If your barkeep sticks with a standard Irish coffee recipe, heavy cream doles out a dollop of unwanted calories to muddy the nutrition in your so-called coffee cocktail. That's on top of what comes from the tablespoon of Bailey's Irish Cream, 4 ounces of Irish whiskey, and 2 teaspoons of brown sugar swirling around in your glass. The nutritional math here totals up to about 475 calories, 10 grams of fat and 10 grams of sugar. If all you wanted to do was spice up your coffee, ask for a sprinkle of cinnamon and just a splash of whiskey instead.
How we chose our drinks
There's enough of a health challenge in consuming alcohol to make pretty much any mixed drink a nutritional question mark. But additional ingredients that make cocktails enjoyable often include sugar and fat, which increase caloric intake as well as causing potential health challenges. Several of our choices were obvious nutritional no-nos, drinks that are built around a creamy, dessert-like concept. Some were a bit more restrained but contained sugar and calories despite their more diplomatic design scheme.
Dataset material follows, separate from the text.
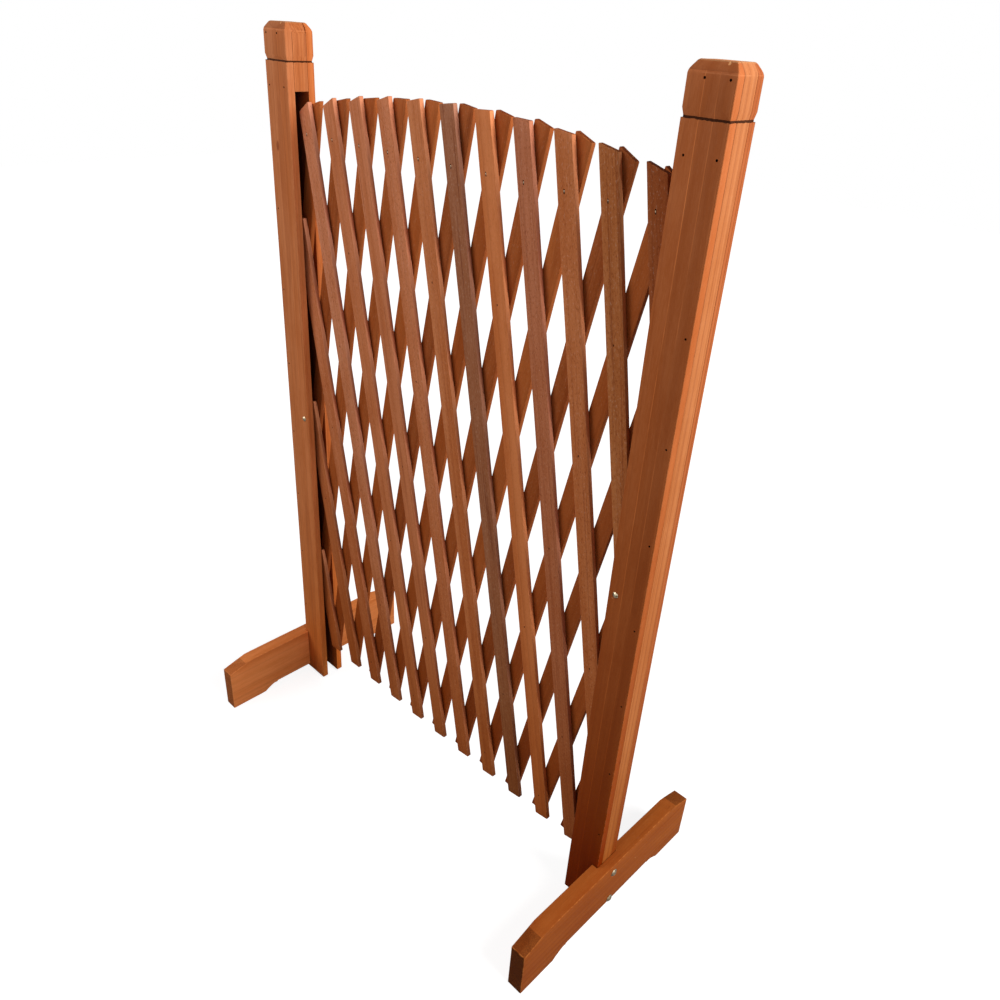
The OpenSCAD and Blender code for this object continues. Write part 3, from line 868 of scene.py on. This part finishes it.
def cut_kerf(mesh, seed, outer):
    """A saw kerf round the head, with torn edges. It is shallower on the post's inner and outer side."""
    limits = ((outer[0], 0, -1), (outer[1], 0, 1), (outer[2], 1, -1), (outer[3], 1, 1))
    for vert in mesh.verts:
        near = abs(vert.co.z - GROOVE_Z)
        coarse = noise.noise(Vector((vert.co.x, vert.co.y, seed)) * 330)
        chip = coarse + 0.5 * noise.noise(Vector((vert.co.y, vert.co.x, seed)) * 900)
        if near < KERF_HALF:
            vert.co.z += chip * 0.0002
            for limit, axis, sign in limits:
                if limit is not None and abs(vert.co[axis] - limit) < 0.0014:
                    vert.co[axis] -= sign * GROOVE_D * (1.0 if axis else KERF_SIDE_SHARE) * (1 + 0.15 * chip)
        elif near < CHIPPED_HALF:
            vert.co.z += chip * 0.0007


def shape_post_board(low, high, seed, outer, set_back):
    """One board of a post. Its planes in outer, as X and Y limits, are seen. The others lie in seams."""
    mesh = block(low, high)
    at_top, at_foot = high[2] - SAME, low[2] + SAME

    def outer_planes(spot):
        pairs = zip(outer, (spot.x, spot.x, spot.y, spot.y))
        return sum(1 for limit, value in pairs if limit is not None and abs(value - limit) < SAME)

    def outer_corner(spot):
        return spot.z < at_top and outer_planes(spot) + (spot.z < at_foot) >= 2

    def seam(spot):
        return not (spot.z > at_top and outer_planes(spot))

    ease_edges(mesh, POST_EASE, 3, 60, outer_corner)
    # Seams between the boards get painted shade
    ease_edges(mesh, SEAM_EASE, 1, 60, seam, 0.0, 0.3)
    head_cuts = [z for z in KERF_CUTS + CAP_CUTS if low[2] < z]
    slice_mesh(mesh, 2, cuts(low[2], KERF_CUTS[0], POST_STEP_ALONG) + head_cuts)
    slice_mesh(mesh, 0, cuts(low[0], high[0], POST_STEP_ACROSS))
    slice_mesh(mesh, 1, cuts(low[1], high[1], POST_STEP_ACROSS))
    for vert in mesh.verts:
        fit_to_outline(vert)
        if vert.co.x < 0:
            vert.co.x += set_back * clamped((vert.co.z - POST_TOP + 0.012) / 0.002)
    bmesh.ops.remove_doubles(mesh, verts=mesh.verts, dist=2e-6)
    bmesh.ops.dissolve_degenerate(mesh, edges=mesh.edges, dist=1e-6)
    roughen(mesh, seed, SAW_WAVE)
    mark_post_faces(mesh)
    cut_kerf(mesh, seed, outer)
    return mesh


# Each board's own colour factors, streaks, rings, ring spacing, and where its pith lies from its middle.
POST_TONES = {
    ("left", "front_cheek"): (0.98, 1.04, 1.25, 0.3, 0.3, 0.005, 0.004, 0.05),
    ("left", "back_cheek"): (1.12, 1.05, 1.0, 0.45, 0.5, 0.005, -0.01, 0.04),
    ("left", "spine"): (0.9, 0.85, 0.8, 0.3, 0.5, 0.005, 0.0, 0.05),
    ("left", "head_block"): (0.94, 0.94, 1.0, 0.8, 0.7, 0.004, 0.0, 0.05),
    ("right", "front_cheek"): (0.85, 0.80, 0.82, 0.15, 0.2, 0.0055, 0.006, 0.05),
    ("right", "back_cheek"): (0.70, 0.62, 0.62, 0.45, 0.8, 0.0035, -0.01, 0.045),
    ("right", "spine"): (0.86, 0.99, 1.2, 0.4, 0.5, 0.0075, 0.0, 0.05),
    ("right", "head_block"): (0.95, 0.92, 0.9, 0.5, 0.5, 0.004, 0.0, 0.05)}


def post_boards():
    """Each board's opposite corners and outer planes: least and greatest X, then the same in Y."""
    inner, half_y, half_c = -POST_IN, POST_D / 2, CHANNEL_W / 2
    return {
        "front_cheek": (
            (inner, -half_y, POST_LIFT), (POST_OUT, -half_c, POST_TOP), (inner, POST_OUT, -half_y, None)),
        "back_cheek": (
            (inner, half_c, POST_LIFT), (POST_OUT, half_y, POST_TOP), (inner, POST_OUT, None, half_y)),
        "spine": (
            (SPINE_IN, -half_c, POST_LIFT), (POST_OUT, half_c, POST_TOP), (None, POST_OUT, None, None)),
        "head_block": (
            (inner, -half_c, CHANNEL_TOP), (SPINE_IN, half_c, POST_TOP), (inner, None, None, None))}


def post_shade(side, name):
    """The painted shade a board gets towards the floor: how much it darkens and shifts in hue."""
    if side == "left":
        return {"low_shade": 0.8, "low_color": (1.0, 0.78, 0.3, 1.0)}
    if name == "front_cheek":
        return {"low_shade": 0.95, "spread": 0.56, "painted_low_hue": 0.95}
    return {"low_shade": 0.58, "low_color": (0.4, 0.2, 0.0, 1.0), "painted_low_hue": 0.5}


def post_wood(side, name, middle, seed):
    *tone, streaks, rings, spacing, pith_x, pith_y = POST_TONES[side, name]
    strips = (1, 0.4, 0.6) if side == "right" else (-1, 0.2, 0.25)
    return wood(
        f"{side}_{name}_wood", tone, spacing=spacing, rings=rings, streaks=streaks, fuzz=0.12, seed=seed,
        pith=(middle.x + pith_x, middle.y + pith_y), edge=0.15, nicks=0.8, end_grain=POST_ENDS,
        planed=(POST_IN - PIVOT_X, *strips) if "cheek" in name else None, **post_shade(side, name))


def build_post(number, side):
    """Two cheeks, a spine and a head block, glued and pinned."""
    matrix = post_matrix(side)
    tool = post_holes(matrix)
    for count, (name, (low, high, outer)) in enumerate(post_boards().items()):
        seed = number * 11.7 + count * 3.9 + 1
        set_back = HEAD_SET_BACK if (side, name) == ("left", "head_block") else 0.0
        mesh = shape_post_board(low, high, seed, outer, set_back)
        move_mesh(mesh, matrix)
        if side == "left":
            bmesh.ops.reverse_faces(mesh, faces=mesh.faces)
        material = post_wood(side, name, matrix @ ((Vector(low) + Vector(high)) / 2), seed)
        piece = finish_piece(
            mesh, [f"{side}_{name}"], side + "_post", material, Vector((0, 0, 1)))
        if name != "head_block":
            apply_cut(piece, tool)
    bpy.data.objects.remove(tool)


for number, side in enumerate(SIDES):
    build_post(number, side)


# Feet
FOOT_STEP_ALONG, FOOT_STEP_UP, HOUSING_ROOM = 0.012, 0.01, 0.0003
ACROSS_BOARD = (math.radians(90), 0.0, 0.0)
# The right foot's darker tone, its near-black end grain and its low shade, darker towards its front end, are
# painted shade
FOOT_LOOKS = {
    "left": {
        "tone": (1.12, 1.13, 1.05), "end_grain": rgb(120, 58, 26), "spacing": 0.016, "rings": 0.25,
        "streaks": 0.2, "edge": 0.3},
    "right": {
        "tone": (0.62, 0.53, 0.30), "end_grain": rgb(24, 5, 1), "spacing": 0.0095, "rings": 0.45,
        "streaks": 0.35, "edge": 0.6, "rarity": -0.25, "low_shade": 0.35}}


def foot_top(y):
    return FOOT_H - SLOPE_DROP * max(0.0, (abs(y) - (FOOT_L / 2 - SLOPE_L)) / SLOPE_L)


def foot_bottom(y):
    run = clamped((FOOT_L / 2 - PAD_L - abs(y)) / ARCH_RUN)
    return ARCH_RISE * (run * (2 - run) * 0.6 + run * 0.4)


def foot_mesh(seed):
    """A board on edge, housed over the post, with an arch underneath and sloped ends."""
    mesh = start_mesh()
    half, wall = FOOT_L / 2, POST_D / 2 + HOUSING_ROOM
    shoulder, pad = half - SLOPE_L, half - PAD_L
    outline = [
        (FOOT_IN, -half), (FOOT_OUT, -half), (FOOT_OUT, half), (FOOT_IN, half),
        (FOOT_IN, wall), (POST_OUT, wall), (POST_OUT, -wall), (FOOT_IN, -wall)]
    face = mesh.faces.new([mesh.verts.new((x, y, 0)) for x, y in outline])
    grown = bmesh.ops.extrude_face_region(mesh, geom=[face])
    tops = [v for v in grown["geom"] if isinstance(v, bmesh.types.BMVert)]
    bmesh.ops.translate(mesh, vec=(0, 0, FOOT_H), verts=tops)
    bmesh.ops.recalc_face_normals(mesh, faces=mesh.faces)
    stations = [-shoulder, shoulder]
    for start, end in ((-half, -shoulder), (-shoulder, shoulder), (shoulder, half)):
        stations += cuts(start, end, FOOT_STEP_ALONG)
    arch = [sign * (pad - ARCH_RUN * part) for sign in (-1, 1) for part in (0, 0.25, 0.5, 0.75, 1)]
    slice_mesh(mesh, 1, sorted(stations + arch))
    for vert in mesh.verts:
        vert.co.z = foot_top(vert.co.y) if vert.co.z > FOOT_H / 2 else foot_bottom(vert.co.y)
    ease_edges(mesh, POST_EASE, 3, 20)
    slice_mesh(mesh, 2, cuts(0.012, FOOT_H - 0.014, FOOT_STEP_UP))
    roughen(mesh, seed, FOOT_WAVE, along=1)
    return mesh


def foot_wood(number, side, matrix):
    middle = matrix @ Vector(((FOOT_IN + FOOT_OUT) / 2, 0, FOOT_H / 2))
    flip = -1 if side == "left" else 1
    return wood(
        f"{side}_foot_wood", fuzz=0.12, seed=number * 7.0 + 31, turn=ACROSS_BOARD,
        pith=(middle.x - flip * 0.03, -middle.z + 0.07), nicks=1.0, shade_turn=ACROSS_BOARD,
        shade_shift=FOOT_L / 2, **FOOT_LOOKS[side])


def build_foot(number, side):
    mesh = foot_mesh(number * 5.3 + 2)
    matrix = post_matrix(side)
    move_mesh(mesh, matrix)
    if side == "left":
        bmesh.ops.reverse_faces(mesh, faces=mesh.faces)
    material = foot_wood(number, side, matrix)
    foot = finish_piece(mesh, [f"{side}_foot"], side + "_post", material, Vector((0, 1, 0)))
    tool = post_holes(matrix)
    apply_cut(foot, tool)
    bpy.data.objects.remove(tool)


for number, side in enumerate(SIDES):
    build_foot(number, side)


# Bolts and nuts
def build_fasteners(side):
    matrix = post_matrix(side)
    foot_bolts, pivot_bolt, nuts = start_mesh(), start_mesh(), start_mesh()
    foot_grip = FOOT_OUT - SPINE_IN + NUT_H + BOLT_PAST_NUT
    for z in BOLT_ZS:
        bolt(foot_bolts, (FOOT_OUT, 0, z), (-1, 0, 0), BOLT_R, BOLT_HEAD_R, BOLT_HEAD_H, foot_grip)
        hex_nut(nuts, (SPINE_IN, 0, z), (-1, 0, 0), NUT_AF, NUT_H)
    bolt(
        pivot_bolt, (0, -POST_D / 2, PIVOT_Z), (0, 1, 0), PIVOT_R, PIVOT_HEAD_R, PIVOT_HEAD_H,
        POST_D + PIVOT_NUT_H + BOLT_PAST_NUT)
    hex_nut(nuts, (0, POST_D / 2, PIVOT_Z), (0, 1, 0), PIVOT_NUT_AF, PIVOT_NUT_H)
    for mesh, name in ((foot_bolts, "foot_bolts"), (pivot_bolt, "pivot_bolt"), (nuts, "nuts")):
        move_mesh(mesh, matrix)
        finish_piece(mesh, [f"{side}_{name}"], side + "_post", zinc)


for side in SIDES:
    build_fasteners(side)


# Light and floor
WHITE = (1, 1, 1, 1)
WORLD_LIGHT = 0.17


def build_world():
    """White where it is seen, and much weaker as a light."""
    world = bpy.data.worlds.new("studio")
    bpy.context.scene.world = world
    world.use_nodes = True
    tree = world.node_tree
    rays = add_node(tree, "LightPath").outputs
    seen = larger(tree, rays["Is Glossy Ray"], rays["Is Transmission Ray"])
    seen = larger(tree, rays["Is Camera Ray"], seen)
    background = tree.nodes["Background"]
    background.inputs["Color"].default_value = WHITE
    tree.links.new(remap(tree, seen, 0, 1, WORLD_LIGHT, 1.0, smooth=False), background.inputs["Strength"])


def floor_material():
    """Grey paper that takes shadows, with a glow for the camera alone that whitens it further out."""
    paper = bpy.data.materials.new("pale_floor")
    paper.use_nodes = True
    tree = paper.node_tree
    diffuse = add_node(tree, "BsdfDiffuse", {"Color": (0.36, 0.36, 0.36, 1)})
    away = vector_node(tree, "LENGTH", {0: add_node(tree, "TexCoord").outputs["Object"]})["Value"]
    seen = add_node(tree, "LightPath").outputs["Is Camera Ray"]
    strength = times(tree, seen, remap(tree, away, 0.5, 2.2, 0.84, 1.0))
    glow = add_node(tree, "Emission", {"Color": WHITE, "Strength": strength})
    both = add_node(tree, "AddShader", {0: diffuse.outputs[0], 1: glow.outputs[0]})
    tree.links.new(both.outputs[0], tree.nodes["Material Output"].inputs["Surface"])
    return paper


def build_floor():
    mesh = bmesh.new()
    bmesh.ops.create_grid(mesh, x_segments=1, y_segments=1, size=6)
    floor = mesh_object(mesh, "floor")
    floor.data.materials.append(floor_material())


def build_lamp(name, spot, target, power):
    lamp = add_object(name, bpy.data.lights.new(name, "AREA"))
    lamp.data.shape = "DISK"
    lamp.data.size = 1.5
    lamp.data.energy = power
    lamp.location = spot
    lamp.rotation_euler = (Vector(target) - Vector(spot)).to_track_quat("-Z", "Y").to_euler()


build_world()
build_floor()
build_lamp("key", (2.2, 0.25, 2.0), (0, 0, 0.7), 74)
build_lamp("front_fill", (-1.3, -1.8, 2.0), (0, 0, 0.6), 30)
bpy.context.scene.view_settings.view_transform = "Standard"

# Of the CAD pieces, only the sunk brads stay in sight
for cad_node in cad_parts.values():
    if not cad_node.hide_render:
        cad_node.data.materials.clear()
        cad_node.data.materials.append(brad_steel)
We used the nutrition facts listed on bottle and carton versions of the ingredients to determine how many calories there were in the quantities used in each drink recipe, as well as the fat and sugar content where those elements were present. The inclusion of multiple liquors in drinks like Long Island Iced Tea were also a factor for the compounded health impact of the extra alcohol. We also opted for more common beverages that are usually found on drink boards and happy hour menus in bars and restaurants around the U.S. to make the information relevant to the average cocktail fan.